[START OF Given information]
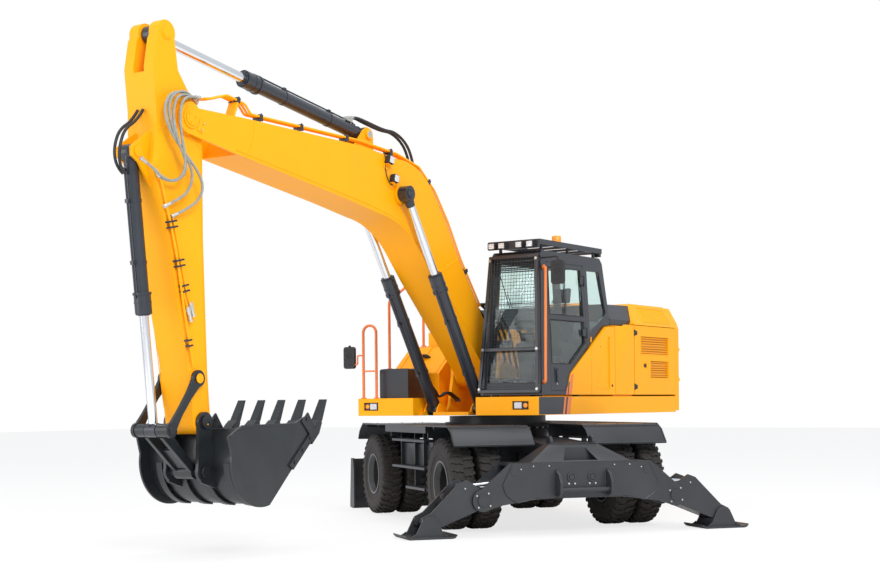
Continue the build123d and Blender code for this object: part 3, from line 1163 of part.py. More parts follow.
[END OF Given information]
[START OF Given information]
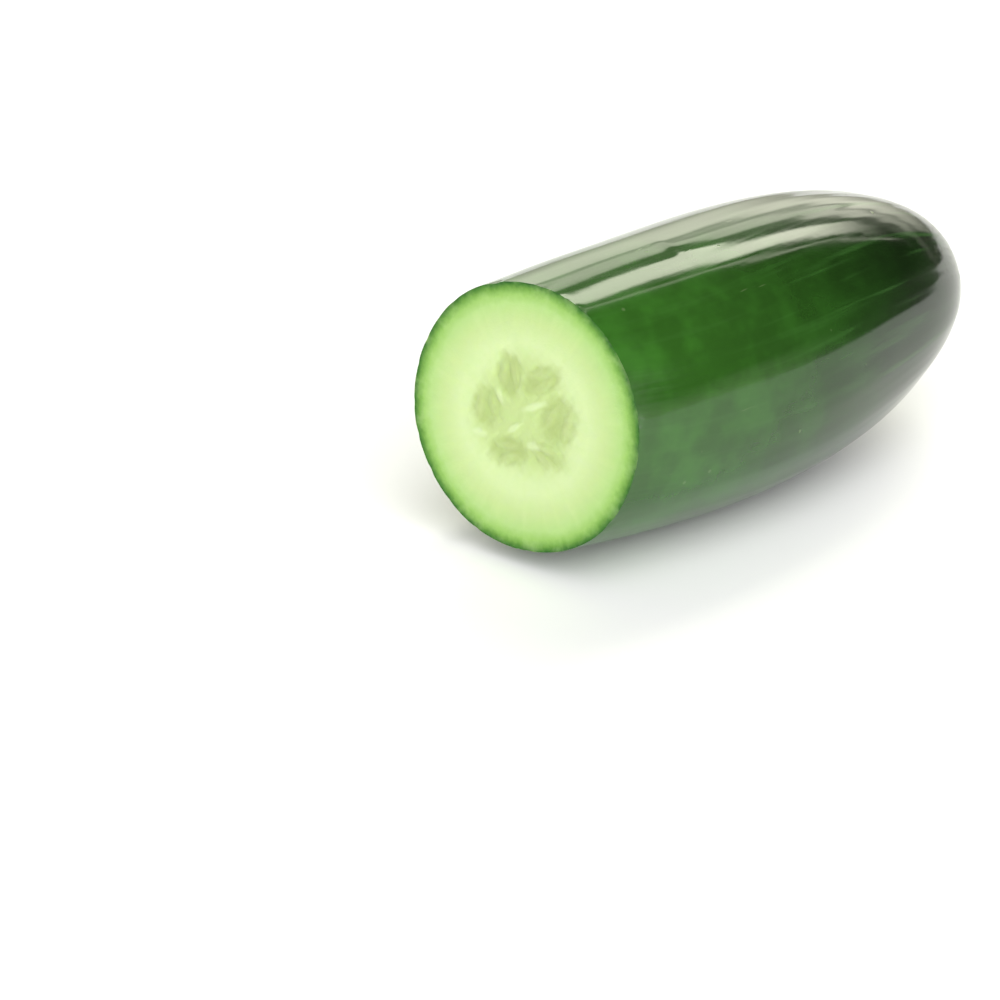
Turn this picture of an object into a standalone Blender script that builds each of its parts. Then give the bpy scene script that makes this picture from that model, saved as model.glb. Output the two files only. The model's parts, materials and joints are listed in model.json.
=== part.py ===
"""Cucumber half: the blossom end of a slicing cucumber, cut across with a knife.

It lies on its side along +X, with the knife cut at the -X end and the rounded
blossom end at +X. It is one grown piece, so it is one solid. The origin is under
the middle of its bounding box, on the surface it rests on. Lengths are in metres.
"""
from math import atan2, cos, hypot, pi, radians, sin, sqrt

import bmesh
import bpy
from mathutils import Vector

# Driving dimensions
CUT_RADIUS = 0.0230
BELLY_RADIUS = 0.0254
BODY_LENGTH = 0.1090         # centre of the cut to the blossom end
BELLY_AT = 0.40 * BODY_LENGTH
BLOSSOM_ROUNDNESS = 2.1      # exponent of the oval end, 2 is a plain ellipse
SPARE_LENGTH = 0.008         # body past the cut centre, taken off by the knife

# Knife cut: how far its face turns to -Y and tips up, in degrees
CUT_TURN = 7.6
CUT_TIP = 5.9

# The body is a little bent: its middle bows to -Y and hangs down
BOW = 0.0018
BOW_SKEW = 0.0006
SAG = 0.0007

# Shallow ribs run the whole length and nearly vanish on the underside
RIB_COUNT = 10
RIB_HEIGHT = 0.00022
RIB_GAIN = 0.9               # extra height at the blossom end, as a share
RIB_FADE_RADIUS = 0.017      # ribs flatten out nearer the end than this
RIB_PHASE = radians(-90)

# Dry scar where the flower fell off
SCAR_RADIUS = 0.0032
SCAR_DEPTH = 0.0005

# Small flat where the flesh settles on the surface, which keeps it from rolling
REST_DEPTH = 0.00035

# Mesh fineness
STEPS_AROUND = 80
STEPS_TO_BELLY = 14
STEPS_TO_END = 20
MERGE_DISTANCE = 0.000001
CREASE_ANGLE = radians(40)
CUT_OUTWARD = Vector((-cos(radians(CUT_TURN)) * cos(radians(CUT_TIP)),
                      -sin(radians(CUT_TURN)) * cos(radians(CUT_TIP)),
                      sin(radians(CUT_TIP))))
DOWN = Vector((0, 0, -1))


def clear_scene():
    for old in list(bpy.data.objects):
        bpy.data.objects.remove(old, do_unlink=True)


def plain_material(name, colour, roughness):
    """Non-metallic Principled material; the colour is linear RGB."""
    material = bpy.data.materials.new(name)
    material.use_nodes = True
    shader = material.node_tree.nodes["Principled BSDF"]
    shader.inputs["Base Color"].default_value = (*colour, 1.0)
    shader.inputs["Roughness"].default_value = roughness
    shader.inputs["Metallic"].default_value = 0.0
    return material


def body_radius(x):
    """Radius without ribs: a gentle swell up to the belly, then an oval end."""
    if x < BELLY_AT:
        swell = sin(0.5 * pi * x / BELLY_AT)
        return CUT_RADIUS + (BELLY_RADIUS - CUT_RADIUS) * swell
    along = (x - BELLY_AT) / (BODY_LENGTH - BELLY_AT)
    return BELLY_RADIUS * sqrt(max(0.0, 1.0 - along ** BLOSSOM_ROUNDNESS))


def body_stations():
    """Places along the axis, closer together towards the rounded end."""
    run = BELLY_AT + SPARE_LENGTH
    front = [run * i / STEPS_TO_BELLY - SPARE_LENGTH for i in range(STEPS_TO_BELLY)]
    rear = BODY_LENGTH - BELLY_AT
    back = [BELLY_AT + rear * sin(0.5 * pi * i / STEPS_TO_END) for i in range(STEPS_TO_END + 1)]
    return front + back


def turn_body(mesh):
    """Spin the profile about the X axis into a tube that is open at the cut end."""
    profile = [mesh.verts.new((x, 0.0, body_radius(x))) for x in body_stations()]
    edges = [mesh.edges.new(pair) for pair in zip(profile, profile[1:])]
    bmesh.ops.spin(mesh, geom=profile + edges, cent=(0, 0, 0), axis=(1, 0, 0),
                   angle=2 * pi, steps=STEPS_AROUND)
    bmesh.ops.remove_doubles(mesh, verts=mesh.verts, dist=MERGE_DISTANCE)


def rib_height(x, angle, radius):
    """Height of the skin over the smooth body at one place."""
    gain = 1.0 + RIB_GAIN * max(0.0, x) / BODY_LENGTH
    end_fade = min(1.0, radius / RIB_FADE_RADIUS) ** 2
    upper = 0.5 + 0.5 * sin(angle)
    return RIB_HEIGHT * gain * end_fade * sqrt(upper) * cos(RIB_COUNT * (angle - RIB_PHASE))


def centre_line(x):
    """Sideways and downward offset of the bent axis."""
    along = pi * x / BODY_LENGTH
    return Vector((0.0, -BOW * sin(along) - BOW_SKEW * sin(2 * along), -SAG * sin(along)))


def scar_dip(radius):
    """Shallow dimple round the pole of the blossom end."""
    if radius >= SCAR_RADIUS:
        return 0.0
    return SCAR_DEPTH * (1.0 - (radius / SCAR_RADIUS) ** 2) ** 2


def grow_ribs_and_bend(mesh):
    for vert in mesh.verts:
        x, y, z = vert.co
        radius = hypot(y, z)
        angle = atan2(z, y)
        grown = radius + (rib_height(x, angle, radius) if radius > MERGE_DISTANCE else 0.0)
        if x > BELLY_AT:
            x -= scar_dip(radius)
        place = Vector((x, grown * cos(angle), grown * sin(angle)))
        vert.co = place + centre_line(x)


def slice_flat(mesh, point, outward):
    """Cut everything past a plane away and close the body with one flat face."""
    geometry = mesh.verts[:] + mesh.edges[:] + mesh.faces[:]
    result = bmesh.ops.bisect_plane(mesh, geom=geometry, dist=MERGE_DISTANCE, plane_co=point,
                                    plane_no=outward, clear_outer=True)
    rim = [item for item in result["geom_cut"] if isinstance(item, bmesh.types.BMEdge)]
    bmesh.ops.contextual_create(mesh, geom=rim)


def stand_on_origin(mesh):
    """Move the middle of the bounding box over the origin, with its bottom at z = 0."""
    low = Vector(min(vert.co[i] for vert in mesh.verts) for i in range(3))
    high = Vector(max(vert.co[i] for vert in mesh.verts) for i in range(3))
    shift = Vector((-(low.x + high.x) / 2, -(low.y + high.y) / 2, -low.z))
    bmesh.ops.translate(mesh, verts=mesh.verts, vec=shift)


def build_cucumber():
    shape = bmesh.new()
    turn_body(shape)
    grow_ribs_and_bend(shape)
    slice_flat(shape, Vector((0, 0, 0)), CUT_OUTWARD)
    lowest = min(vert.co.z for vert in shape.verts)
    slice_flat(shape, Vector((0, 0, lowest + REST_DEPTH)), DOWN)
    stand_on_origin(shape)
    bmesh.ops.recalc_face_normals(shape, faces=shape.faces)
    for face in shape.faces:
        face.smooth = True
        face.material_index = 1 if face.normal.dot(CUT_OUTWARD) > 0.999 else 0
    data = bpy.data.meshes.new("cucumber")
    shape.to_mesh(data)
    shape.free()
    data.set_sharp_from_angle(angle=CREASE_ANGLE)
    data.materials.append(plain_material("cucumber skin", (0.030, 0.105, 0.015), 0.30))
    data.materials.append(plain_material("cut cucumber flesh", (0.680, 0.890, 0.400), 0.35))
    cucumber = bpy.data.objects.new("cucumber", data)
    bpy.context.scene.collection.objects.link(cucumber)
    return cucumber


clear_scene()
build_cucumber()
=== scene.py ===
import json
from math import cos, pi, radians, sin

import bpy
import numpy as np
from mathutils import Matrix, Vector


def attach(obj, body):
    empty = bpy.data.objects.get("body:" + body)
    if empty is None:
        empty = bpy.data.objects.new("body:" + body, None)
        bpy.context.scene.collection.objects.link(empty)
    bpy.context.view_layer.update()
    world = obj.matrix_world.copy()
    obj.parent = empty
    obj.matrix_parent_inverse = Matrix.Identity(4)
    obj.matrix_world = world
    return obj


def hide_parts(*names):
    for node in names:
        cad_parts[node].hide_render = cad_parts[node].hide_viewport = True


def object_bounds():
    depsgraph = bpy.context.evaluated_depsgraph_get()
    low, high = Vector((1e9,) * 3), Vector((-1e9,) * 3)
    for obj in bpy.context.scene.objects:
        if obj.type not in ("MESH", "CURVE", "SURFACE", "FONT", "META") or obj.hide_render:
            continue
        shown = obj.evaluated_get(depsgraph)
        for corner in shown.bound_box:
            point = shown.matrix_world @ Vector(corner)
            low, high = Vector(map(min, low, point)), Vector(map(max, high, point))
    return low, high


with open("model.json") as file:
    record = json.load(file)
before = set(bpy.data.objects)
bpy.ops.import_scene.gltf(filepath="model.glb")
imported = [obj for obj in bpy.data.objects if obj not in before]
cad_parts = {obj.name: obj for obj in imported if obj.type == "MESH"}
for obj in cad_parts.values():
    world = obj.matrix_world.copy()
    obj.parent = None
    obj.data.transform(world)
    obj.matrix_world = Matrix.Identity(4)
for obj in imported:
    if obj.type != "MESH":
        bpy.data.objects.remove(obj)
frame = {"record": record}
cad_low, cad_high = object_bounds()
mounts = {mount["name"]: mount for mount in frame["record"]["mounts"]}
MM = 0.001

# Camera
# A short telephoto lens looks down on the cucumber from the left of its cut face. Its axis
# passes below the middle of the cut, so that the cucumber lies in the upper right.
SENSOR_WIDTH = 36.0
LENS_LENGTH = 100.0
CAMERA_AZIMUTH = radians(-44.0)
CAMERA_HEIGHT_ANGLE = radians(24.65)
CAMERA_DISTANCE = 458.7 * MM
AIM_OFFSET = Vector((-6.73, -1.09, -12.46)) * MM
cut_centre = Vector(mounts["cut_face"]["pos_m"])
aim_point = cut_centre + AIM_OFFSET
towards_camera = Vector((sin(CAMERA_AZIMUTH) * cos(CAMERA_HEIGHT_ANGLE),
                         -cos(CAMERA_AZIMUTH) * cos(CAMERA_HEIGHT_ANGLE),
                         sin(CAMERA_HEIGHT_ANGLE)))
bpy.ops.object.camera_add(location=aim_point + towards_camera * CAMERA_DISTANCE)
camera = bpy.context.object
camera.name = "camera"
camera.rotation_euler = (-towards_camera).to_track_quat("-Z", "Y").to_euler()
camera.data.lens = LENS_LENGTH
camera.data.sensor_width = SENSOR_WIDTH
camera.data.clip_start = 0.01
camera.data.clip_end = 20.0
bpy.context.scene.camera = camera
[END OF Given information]
[START OF Given information]
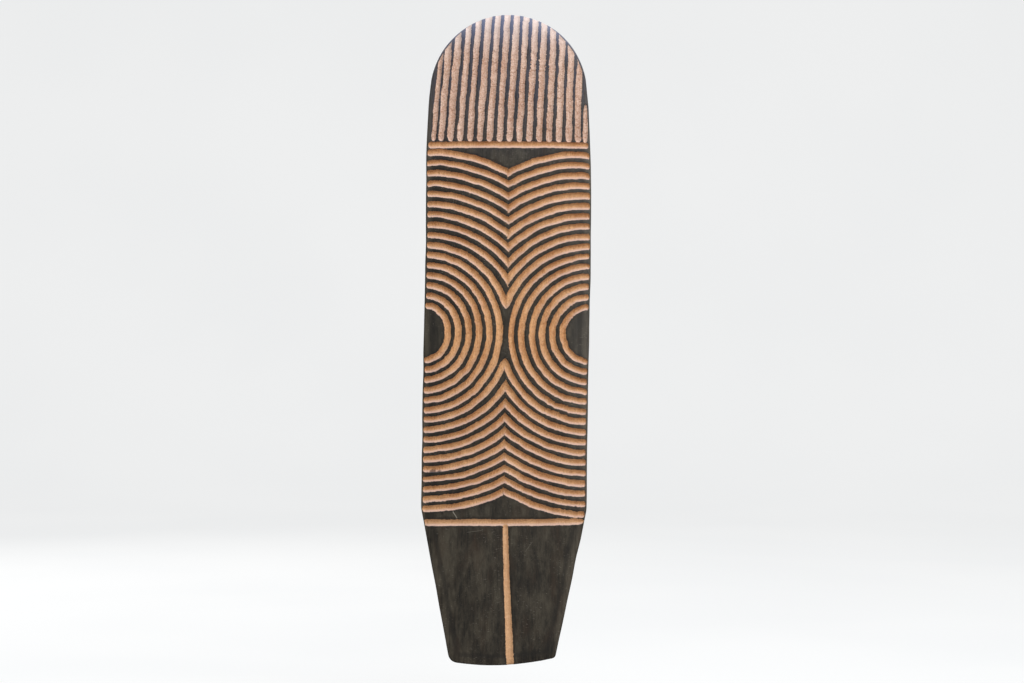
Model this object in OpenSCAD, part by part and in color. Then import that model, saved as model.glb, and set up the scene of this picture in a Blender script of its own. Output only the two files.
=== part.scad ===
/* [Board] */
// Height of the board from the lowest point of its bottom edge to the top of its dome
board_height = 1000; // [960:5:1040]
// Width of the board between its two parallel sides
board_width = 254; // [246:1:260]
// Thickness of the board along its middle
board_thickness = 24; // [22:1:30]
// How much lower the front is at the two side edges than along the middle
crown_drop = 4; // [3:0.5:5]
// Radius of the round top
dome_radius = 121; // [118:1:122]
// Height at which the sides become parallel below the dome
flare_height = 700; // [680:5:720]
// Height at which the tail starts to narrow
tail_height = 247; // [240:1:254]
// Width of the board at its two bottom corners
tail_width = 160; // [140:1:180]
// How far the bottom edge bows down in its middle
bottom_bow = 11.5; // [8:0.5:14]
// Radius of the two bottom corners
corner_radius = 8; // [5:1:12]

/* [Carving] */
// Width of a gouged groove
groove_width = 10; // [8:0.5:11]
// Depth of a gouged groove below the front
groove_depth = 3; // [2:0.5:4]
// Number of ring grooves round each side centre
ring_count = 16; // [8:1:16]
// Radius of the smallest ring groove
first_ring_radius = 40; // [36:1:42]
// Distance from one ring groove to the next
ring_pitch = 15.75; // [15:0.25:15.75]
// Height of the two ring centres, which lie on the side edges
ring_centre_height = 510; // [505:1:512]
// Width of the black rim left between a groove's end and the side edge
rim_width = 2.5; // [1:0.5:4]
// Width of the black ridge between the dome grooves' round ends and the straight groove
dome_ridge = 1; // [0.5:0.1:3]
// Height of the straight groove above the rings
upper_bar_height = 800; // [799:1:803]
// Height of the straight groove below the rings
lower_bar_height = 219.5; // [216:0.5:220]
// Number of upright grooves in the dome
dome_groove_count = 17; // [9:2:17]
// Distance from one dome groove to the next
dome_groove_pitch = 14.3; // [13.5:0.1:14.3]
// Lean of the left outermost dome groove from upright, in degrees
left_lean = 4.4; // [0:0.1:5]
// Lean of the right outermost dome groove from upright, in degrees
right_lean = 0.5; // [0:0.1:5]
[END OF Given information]
Short problem: Pick out lines containing the word "depsgraph", each one as written.

Output below:
    depsgraph = bpy.context.evaluated_depsgraph_get()
        shown = obj.evaluated_get(depsgraph)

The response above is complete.